Still the Smelt’s Stadium Committee is mighty concerned about the situation. The committee’s chairperson, Brassica Chin expressed her greatest fears, “What if the kiddies get enough lighter fluid to go into orbit, but not enough to get to the lunar surface? They’ll be up there whirling around the Earth with nothing nutritional— just cookies and milkshakes (you know how kids are). And who’s going up there to get them down?”
To try to stem this youthful tide, the Stadium Committee is seeking professional help. This is described in a Note at the end of this post.
INSTRUCTIONS FOR GAWKING AT LEGO1:
Those of you who have never been to Yachats and are chafing at the bit to see the LEGO1 Rocket Ship before it launches, pay attention. This is how to get to within sight of the launching pad.
Approaching from the north you will be driving south on Highway 101. As you near the city limits, you will come to the spot where the “Woolly Mammunk Crossing” sign used to be before tourists stole it. From there the launching pad will be about 1.5 miles. (Don’t worry about the woolly mammunks—without the crossing sign, they no longer cross the highway.) Turn right onto Sixth Street (named after Yachats founding father Jedediah Sixth). You’ll see LEGO1 right in front of you. Parking is optional.
Approaching from the south, driving north on Highway 101, you will have a spectacular view of the rocket from Cape Perpetua (see Fig. 3). Continue on 101 over the Yachats Troll Bridge crossing the Yachats River. Go through the heart of the city (shouldn’t take more than forty seconds if you drive at the speed limit, ten seconds if you go with the flow), and you’ll come to the city’s financial district (bank) on your left. The next street is Sixth Street. Turn left. From here on, follow the directions given for approaching from the north.
Approaching from the east is treacherous and interesting. All mountains and deep forests. Be forewarned, a night in the woods is filled with scary sounds. And organisms that don’t realize they are inferior to us.
Approaching from the west is a little tricky. It’s best to anchor your boat in the Yachats estuary (harbor). From there kayak to the south beach (that will be the one on the right—there’s no north beach). Secure your kayak or take it with you. Climb the stairs to the state park. Look north and you’ll see LEGO1 towering above the Yachatian skyline. Carry your kayak to the Yachats Troll Bridge where you’ll find a pedestrian walkway. Pay the Norwegian troll on duty one billy goat and you’ll be on your way. Continue through town, following directions given for approaching from the south.
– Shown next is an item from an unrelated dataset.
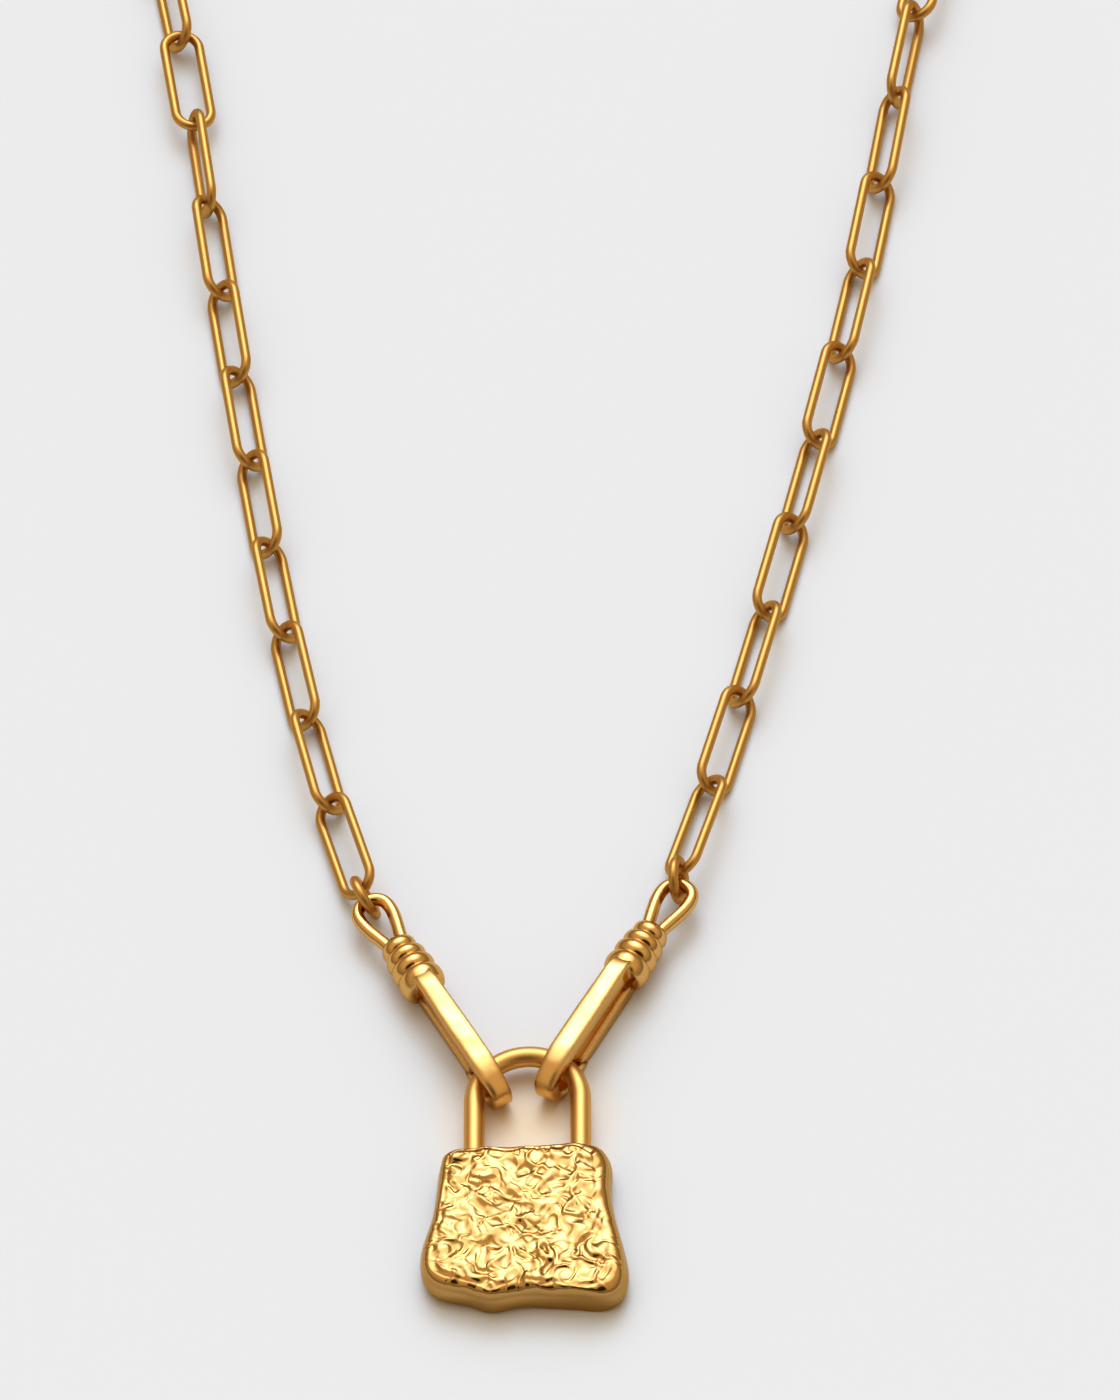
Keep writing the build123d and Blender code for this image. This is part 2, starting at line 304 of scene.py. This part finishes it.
def table_material():
    """A pale and quite dull surface, with the gold's warm glow on it inside the shackle."""
    material, tree, shader = new_material("table")
    place = tree.nodes.new("ShaderNodeTexCoord").outputs["Object"]
    away = tree.nodes.new("ShaderNodeVectorMath")
    away.operation = "DISTANCE"
    away.inputs[1].default_value = glow_middle
    tree.links.new(place, away.inputs[0])
    plain_share = ranged(tree, away.outputs["Value"], 0, glow_reach, smooth=True)
    color = between(tree, plain_share, glow_color, table_color)
    tree.links.new(color, shader.inputs["Base Color"])
    shader.inputs["Roughness"].default_value = 1
    shader.inputs["Specular IOR Level"].default_value = 0
    return material


def spot(tree, direction, elevation, spread, softness, value):
    """A soft round patch of the room, seen from the table, with its value inside it."""
    aim = tree.nodes.new("ShaderNodeVectorMath")
    aim.operation = "DOT_PRODUCT"
    angle = math.radians(elevation)
    aim.inputs[1].default_value = (0, math.cos(angle), math.sin(angle))
    tree.links.new(direction, aim.inputs[0])
    outer = math.cos(math.radians(spread + softness))
    inner = math.cos(math.radians(spread - softness))
    return ranged(tree, aim.outputs["Value"], outer, inner, 0, value, smooth=True)


def set_light():
    """A room painted on the sky: dim low down, lighter above, a broad lamp and the dark camera."""
    world = bpy.data.worlds.new("room")
    bpy.context.scene.world = world
    world.use_nodes = True
    tree = world.node_tree
    direction = tree.nodes.new("ShaderNodeTexCoord").outputs["Generated"]
    height = axis_of(tree, direction, "Z")
    walls = ranged(tree, height, room_low_end, room_high_start, room_low, room_high, smooth=True)
    camera_shade = spot(tree, direction, **camera_patch)
    kept = calculate(tree, "SUBTRACT", 1.0, camera_shade)
    room = tree.nodes["Background"]
    room.inputs["Color"].default_value = (*room_color, 1)
    tree.links.new(calculate(tree, "MULTIPLY", walls, kept), room.inputs["Strength"])
    light = calculate(tree, "ADD", spot(tree, direction, **lamp_patch),
                      spot(tree, direction, **core_patch))
    lamp = tree.nodes.new("ShaderNodeBackground")
    lamp.inputs["Color"].default_value = (*lamp_color, 1)
    tree.links.new(light, lamp.inputs["Strength"])
    both = tree.nodes.new("ShaderNodeAddShader")
    tree.links.new(room.outputs[0], both.inputs[0])
    tree.links.new(lamp.outputs[0], both.inputs[1])
    tree.links.new(both.outputs[0], tree.nodes["World Output"].inputs["Surface"])


def add_mesh(name, points, faces):
    """A new object with these points, in metres, and these faces."""
    places = [tuple(point) for point in points]
    corners = [tuple(int(index) for index in face) for face in faces]
    mesh = bpy.data.meshes.new(name)
    mesh.from_pydata(places, [], corners)
    mesh.validate()
    mesh.update()
    thing = bpy.data.objects.new(name, mesh)
    bpy.context.scene.collection.objects.link(thing)
    return thing


def add_table():
    """The surface that everything lies on."""
    corners = [(x * table_half, y * table_half, 0) for x, y in ((-1, -1), (1, -1), (1, 1), (-1, 1))]
    table = add_mesh("table", corners, [(0, 1, 2, 3)])
    table.location = (0, 0, -table_drop)
    table.data.materials.append(table_material())


def cell_angle(column, row, seed):
    """A steady random angle for each cell of a noise."""
    mixed = column.astype(np.int64) * column_factor + row.astype(np.int64) * row_factor
    mixed = (mixed + seed * seed_factor) & low_bits
    mixed = ((mixed ^ (mixed >> first_shift)) * mixing_factor) & low_bits
    mixed = mixed ^ (mixed >> second_shift)
    return mixed % angle_steps / angle_steps * 2 * np.pi


def fade(share):
    """Rises from 0 to 1, with neither slope nor bend at its ends."""
    return share ** 3 * (share * (share * 6 - 15) + 10)


def ease(low, high, value):
    """Rises smoothly from 0 to 1 between two values."""
    share = np.clip((value - low) / (high - low), 0, 1)
    return share * share * (3 - 2 * share)


def ridge(value, width):
    """1 where a value is 0, and soon nothing to either side."""
    return np.exp(-(value / width) ** 2)


def noise(name, x, y):
    """One of the padlock's smooth noises, of about -1 to 1, at places on its front."""
    kind = noises[name]
    x = x / kind["size"] + kind["shift"]
    y = y / kind["size"]
    column = np.floor(x)
    row = np.floor(y)
    across = x - column
    along = y - row
    blend_x = fade(across)
    blend_y = fade(along)

    def pull(right, up):
        angle = cell_angle(column + right, row + up, kind["seed"])
        return np.cos(angle) * (across - right) + np.sin(angle) * (along - up)

    low = pull(0, 0) * (1 - blend_x) + pull(1, 0) * blend_x
    high = pull(0, 1) * (1 - blend_x) + pull(1, 1) * blend_x
    return (low * (1 - blend_y) + high * blend_y) * noise_gain


def fold_share(x, y):
    """How near a place is to one of the large folds, from 0 to 1."""
    share = np.zeros_like(x)
    for fold in large_folds:
        from_x = x - fold["start_x"]
        from_y = y - fold["start_y"]
        run = fold["end_x"] - fold["start_x"]
        rise = fold["end_y"] - fold["start_y"]
        along = np.clip((from_x * run + from_y * rise) / (run ** 2 + rise ** 2), 0, 1)
        away = np.hypot(from_x - along * run, from_y - along * rise)
        share = np.maximum(share, ridge(away, fold_half_width))
    return share


def crumple(x, y):
    """The fine relief: broad bumps, with rounded ridges, creases and large folds over them."""
    bent_x = x + wide_bend * noise("wide_bend_x", x, y) + fine_bend * noise("fine_bend_x", x, y)
    bent_y = y + wide_bend * noise("wide_bend_y", x, y) + fine_bend * noise("fine_bend_y", x, y)
    broad = broad_height * noise("broad", bent_x, bent_y)
    middle = middle_height * noise("middle", bent_x, bent_y)
    long_ridge = long_ridge_height * ridge(noise("long_ridge", bent_x, bent_y), long_ridge_width)
    short_ridge = short_ridge_height * ridge(noise("short_ridge", bent_x, bent_y), short_ridge_width)
    lively = calm_share + lively_share * ease(*lively_range, noise("lively", x, y))
    crease = ridge(noise("crease", bent_x, bent_y), crease_width)
    crease = crease_depth * (crease * ease(*crease_range, noise("creased", x, y)))
    fold = fold_share(bent_x, bent_y)
    fine = broad + lively * (middle + long_ridge + short_ridge) - crease
    return fine * (1 - fold_calm * fold) + fold_height * fold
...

Also, pay close attention to your instincts.
* Photo by NASA. From Wikipedia.
** Photo by NASA. From Wikipedia.
*** Photo by Elizabeth Gates.
Next time: We’ll be joined by a new contributor, Mayor Ron Brean. He’s the actual mayor of Yachats. No, really!
NOTE: To get the Rubbery Shrubbery Stadium construction back on track, the Stadium Committee is hoping to hire Willamette University Professor of Chemistry J. Charles Williamson. He’s an actual college professor. No, really!
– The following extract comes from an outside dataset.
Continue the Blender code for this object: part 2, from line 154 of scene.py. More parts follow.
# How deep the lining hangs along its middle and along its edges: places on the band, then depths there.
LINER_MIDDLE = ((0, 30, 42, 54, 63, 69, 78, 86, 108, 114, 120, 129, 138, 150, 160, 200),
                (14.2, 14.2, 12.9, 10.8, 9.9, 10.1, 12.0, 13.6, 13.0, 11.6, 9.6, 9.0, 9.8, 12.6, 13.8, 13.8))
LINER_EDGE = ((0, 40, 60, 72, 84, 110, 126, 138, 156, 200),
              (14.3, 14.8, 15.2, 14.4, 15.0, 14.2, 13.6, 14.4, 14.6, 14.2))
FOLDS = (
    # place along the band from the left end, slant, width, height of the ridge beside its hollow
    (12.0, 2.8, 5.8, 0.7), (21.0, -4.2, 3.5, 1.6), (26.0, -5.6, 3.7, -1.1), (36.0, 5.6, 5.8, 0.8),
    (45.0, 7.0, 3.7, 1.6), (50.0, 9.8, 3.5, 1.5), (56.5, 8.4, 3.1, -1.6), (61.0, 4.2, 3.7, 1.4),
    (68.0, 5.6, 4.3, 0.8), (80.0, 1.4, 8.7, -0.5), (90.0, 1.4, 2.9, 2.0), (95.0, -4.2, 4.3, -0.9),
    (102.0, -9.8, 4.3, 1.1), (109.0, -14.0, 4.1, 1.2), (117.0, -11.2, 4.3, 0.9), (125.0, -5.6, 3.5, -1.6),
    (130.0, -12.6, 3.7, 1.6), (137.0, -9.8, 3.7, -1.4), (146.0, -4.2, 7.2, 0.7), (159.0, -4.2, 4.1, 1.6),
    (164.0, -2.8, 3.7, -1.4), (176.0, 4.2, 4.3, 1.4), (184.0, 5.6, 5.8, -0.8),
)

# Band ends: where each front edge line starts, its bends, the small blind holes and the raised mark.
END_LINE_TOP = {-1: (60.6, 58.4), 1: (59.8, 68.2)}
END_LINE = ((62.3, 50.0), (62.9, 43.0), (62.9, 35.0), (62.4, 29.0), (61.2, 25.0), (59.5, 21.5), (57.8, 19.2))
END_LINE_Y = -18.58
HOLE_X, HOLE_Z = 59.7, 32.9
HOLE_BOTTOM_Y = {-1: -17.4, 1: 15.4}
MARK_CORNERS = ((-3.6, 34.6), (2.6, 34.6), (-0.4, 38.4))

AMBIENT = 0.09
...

Dr. Williamson also is an experienced LEGO architect and construction project foreman. One of the world’s best. The committee is certain he can make the nippers shape up and buckle down.
NOTE AGAIN: Dave Baldwin and Eric Sallee are astounded that the Rubbery Shrubbery blog is still alive and kicking.
I don’t have a billy goat, but can I get change for a Lama?
will the kids say Shepards ( Alan Shepard) prayer before lift off?
Steve, trolls have a policy of carrying no change while on duty. They’re not very trusting. They will, however, barter with enthusiasm. In lieu of a billy goat, they’ll accept three bad jokes. I see you have two of them already.
and here comes the third:
An engineer goes to the Pearly Gates, he is denied entrance and goes to Hell.
While down there he installs air conditioning and makes things very comfortable for everyone. God calls Satan to see how bad things are down there, and is upset that things have gotten better. He tells Satan to send the Engineer back up. Satan say’s no.
God say’s I’ll take you to court. Satan laughs and say’s….good luck finding a Lawyer up there.
That joke should do the trick, Steve. Unless the troll on duty is a lawyer, of course. Many of them are.